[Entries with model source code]
══════════════════════════════
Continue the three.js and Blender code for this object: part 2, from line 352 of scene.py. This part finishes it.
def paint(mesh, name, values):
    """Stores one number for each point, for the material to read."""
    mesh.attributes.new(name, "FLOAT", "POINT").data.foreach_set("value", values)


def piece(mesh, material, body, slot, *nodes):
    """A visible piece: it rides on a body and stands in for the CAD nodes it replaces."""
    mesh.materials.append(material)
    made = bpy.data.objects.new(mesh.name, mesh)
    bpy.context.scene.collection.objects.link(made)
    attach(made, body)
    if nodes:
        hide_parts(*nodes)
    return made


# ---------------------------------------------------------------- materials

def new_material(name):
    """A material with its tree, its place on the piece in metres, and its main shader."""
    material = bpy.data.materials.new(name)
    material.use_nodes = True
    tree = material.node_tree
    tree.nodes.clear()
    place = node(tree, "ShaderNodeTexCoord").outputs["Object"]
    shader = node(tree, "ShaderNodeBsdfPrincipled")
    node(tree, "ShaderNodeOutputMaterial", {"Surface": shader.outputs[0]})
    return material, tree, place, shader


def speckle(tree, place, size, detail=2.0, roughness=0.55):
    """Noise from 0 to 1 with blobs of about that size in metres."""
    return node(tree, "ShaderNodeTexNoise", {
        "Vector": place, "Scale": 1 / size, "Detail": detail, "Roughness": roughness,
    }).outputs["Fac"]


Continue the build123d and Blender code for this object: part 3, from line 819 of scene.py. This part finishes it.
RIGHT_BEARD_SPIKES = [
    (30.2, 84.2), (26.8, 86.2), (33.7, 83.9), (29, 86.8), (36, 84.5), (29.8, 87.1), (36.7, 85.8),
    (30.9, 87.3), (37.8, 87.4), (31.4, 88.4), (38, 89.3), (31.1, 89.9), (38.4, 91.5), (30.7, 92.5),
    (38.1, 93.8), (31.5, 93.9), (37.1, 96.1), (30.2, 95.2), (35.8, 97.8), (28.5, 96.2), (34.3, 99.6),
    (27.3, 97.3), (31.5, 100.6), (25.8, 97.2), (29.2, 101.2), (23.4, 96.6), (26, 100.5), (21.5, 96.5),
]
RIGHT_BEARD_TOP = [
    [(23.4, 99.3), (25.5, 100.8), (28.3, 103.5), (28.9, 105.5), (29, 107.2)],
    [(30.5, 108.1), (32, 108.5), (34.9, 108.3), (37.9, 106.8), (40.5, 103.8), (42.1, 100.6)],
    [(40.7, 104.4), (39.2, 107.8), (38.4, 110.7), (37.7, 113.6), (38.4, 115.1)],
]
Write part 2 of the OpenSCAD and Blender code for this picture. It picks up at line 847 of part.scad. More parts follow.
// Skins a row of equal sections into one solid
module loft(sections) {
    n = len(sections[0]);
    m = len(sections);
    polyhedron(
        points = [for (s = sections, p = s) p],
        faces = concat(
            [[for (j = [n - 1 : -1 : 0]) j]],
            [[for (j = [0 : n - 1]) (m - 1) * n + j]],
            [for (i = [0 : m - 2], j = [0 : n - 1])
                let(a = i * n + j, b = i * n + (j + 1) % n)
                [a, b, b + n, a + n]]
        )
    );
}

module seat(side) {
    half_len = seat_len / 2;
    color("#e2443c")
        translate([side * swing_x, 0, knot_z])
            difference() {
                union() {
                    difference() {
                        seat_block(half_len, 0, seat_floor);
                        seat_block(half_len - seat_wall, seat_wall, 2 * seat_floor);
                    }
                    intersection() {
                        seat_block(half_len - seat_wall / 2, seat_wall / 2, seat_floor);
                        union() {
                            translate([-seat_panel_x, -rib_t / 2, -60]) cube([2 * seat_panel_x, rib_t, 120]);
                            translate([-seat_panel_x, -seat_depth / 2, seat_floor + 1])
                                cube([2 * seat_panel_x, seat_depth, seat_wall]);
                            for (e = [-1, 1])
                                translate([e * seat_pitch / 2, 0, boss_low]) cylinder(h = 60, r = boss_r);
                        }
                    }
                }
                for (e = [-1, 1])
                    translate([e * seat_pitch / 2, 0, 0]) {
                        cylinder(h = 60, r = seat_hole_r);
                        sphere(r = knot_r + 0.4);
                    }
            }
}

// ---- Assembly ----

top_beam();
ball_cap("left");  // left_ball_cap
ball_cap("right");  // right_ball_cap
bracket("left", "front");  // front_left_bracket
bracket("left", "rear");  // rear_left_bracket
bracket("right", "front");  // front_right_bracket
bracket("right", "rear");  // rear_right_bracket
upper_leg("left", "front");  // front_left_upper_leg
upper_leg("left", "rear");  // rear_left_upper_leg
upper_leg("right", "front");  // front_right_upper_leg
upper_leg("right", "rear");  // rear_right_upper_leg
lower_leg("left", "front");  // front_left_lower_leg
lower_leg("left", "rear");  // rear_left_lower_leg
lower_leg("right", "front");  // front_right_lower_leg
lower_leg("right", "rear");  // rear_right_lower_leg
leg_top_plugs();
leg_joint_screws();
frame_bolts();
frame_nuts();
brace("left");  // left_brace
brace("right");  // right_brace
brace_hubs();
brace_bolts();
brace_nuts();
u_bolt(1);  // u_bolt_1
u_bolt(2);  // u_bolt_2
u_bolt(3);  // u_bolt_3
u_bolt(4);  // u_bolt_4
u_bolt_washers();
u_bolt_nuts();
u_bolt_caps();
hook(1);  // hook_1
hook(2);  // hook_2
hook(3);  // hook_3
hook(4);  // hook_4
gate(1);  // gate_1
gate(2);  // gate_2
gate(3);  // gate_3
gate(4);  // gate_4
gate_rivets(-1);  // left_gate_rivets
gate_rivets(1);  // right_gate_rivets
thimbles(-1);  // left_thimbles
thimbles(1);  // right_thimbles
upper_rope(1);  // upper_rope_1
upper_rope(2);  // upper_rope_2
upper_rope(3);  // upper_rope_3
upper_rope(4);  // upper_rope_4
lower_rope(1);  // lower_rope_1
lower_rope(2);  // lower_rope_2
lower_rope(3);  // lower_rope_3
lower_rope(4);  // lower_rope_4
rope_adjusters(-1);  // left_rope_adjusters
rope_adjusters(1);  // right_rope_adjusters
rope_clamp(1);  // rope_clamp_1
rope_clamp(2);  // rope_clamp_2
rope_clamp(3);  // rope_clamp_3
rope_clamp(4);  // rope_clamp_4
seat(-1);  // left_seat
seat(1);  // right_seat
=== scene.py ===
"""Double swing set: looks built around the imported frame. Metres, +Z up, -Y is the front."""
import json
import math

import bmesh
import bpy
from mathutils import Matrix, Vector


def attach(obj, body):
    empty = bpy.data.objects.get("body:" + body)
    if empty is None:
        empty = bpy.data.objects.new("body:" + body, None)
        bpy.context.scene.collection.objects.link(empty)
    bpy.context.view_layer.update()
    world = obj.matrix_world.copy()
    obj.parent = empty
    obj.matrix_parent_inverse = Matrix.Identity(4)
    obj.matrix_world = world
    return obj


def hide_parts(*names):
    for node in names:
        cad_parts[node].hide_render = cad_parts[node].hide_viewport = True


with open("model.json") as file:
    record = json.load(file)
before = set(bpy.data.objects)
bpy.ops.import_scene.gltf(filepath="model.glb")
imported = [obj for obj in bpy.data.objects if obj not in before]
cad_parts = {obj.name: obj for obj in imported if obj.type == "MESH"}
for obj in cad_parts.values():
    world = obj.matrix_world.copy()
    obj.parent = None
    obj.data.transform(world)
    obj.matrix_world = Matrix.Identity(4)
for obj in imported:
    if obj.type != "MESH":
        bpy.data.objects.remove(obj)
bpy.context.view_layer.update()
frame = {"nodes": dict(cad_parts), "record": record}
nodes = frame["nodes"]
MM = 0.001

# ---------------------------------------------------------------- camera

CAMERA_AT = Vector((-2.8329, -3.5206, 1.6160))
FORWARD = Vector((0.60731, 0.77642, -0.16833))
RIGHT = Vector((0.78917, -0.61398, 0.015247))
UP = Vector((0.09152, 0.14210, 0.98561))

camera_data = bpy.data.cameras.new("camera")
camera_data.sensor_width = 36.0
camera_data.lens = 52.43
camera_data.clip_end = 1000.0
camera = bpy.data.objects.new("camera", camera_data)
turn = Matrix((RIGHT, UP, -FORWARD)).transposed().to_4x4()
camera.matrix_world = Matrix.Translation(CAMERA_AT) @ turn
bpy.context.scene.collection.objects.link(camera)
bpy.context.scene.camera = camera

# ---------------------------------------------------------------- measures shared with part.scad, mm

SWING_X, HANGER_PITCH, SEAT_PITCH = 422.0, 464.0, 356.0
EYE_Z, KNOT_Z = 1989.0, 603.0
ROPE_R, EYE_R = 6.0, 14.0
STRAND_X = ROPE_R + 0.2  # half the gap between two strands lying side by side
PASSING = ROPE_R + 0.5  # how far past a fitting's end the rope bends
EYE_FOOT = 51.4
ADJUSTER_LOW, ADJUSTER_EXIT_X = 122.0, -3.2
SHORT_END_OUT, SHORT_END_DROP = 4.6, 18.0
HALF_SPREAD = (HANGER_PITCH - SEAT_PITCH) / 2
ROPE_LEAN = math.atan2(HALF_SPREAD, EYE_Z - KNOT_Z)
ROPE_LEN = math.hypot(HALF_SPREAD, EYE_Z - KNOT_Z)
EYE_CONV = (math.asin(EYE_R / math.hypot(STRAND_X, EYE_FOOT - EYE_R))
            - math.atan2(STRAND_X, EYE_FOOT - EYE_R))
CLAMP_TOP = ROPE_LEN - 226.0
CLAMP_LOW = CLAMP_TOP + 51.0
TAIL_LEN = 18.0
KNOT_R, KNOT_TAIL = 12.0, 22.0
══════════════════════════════
Extract exactly and only the span of lines that begins at the line containing "before = set(bpy.data.objects)" and ends at the line containing "with part.scad, mm".

• _Full solution_:
before = set(bpy.data.objects)
bpy.ops.import_scene.gltf(filepath="model.glb")
imported = [obj for obj in bpy.data.objects if obj not in before]
cad_parts = {obj.name: obj for obj in imported if obj.type == "MESH"}
for obj in cad_parts.values():
    world = obj.matrix_world.copy()
    obj.parent = None
    obj.data.transform(world)
    obj.matrix_world = Matrix.Identity(4)
for obj in imported:
    if obj.type != "MESH":
        bpy.data.objects.remove(obj)
bpy.context.view_layer.update()
frame = {"nodes": dict(cad_parts), "record": record}
nodes = frame["nodes"]
MM = 0.001

# ---------------------------------------------------------------- camera

CAMERA_AT = Vector((-2.8329, -3.5206, 1.6160))
FORWARD = Vector((0.60731, 0.77642, -0.16833))
RIGHT = Vector((0.78917, -0.61398, 0.015247))
UP = Vector((0.09152, 0.14210, 0.98561))

camera_data = bpy.data.cameras.new("camera")
camera_data.sensor_width = 36.0
camera_data.lens = 52.43
camera_data.clip_end = 1000.0
camera = bpy.data.objects.new("camera", camera_data)
turn = Matrix((RIGHT, UP, -FORWARD)).transposed().to_4x4()
camera.matrix_world = Matrix.Translation(CAMERA_AT) @ turn
bpy.context.scene.collection.objects.link(camera)
bpy.context.scene.camera = camera

# ---------------------------------------------------------------- measures shared with part.scad, mm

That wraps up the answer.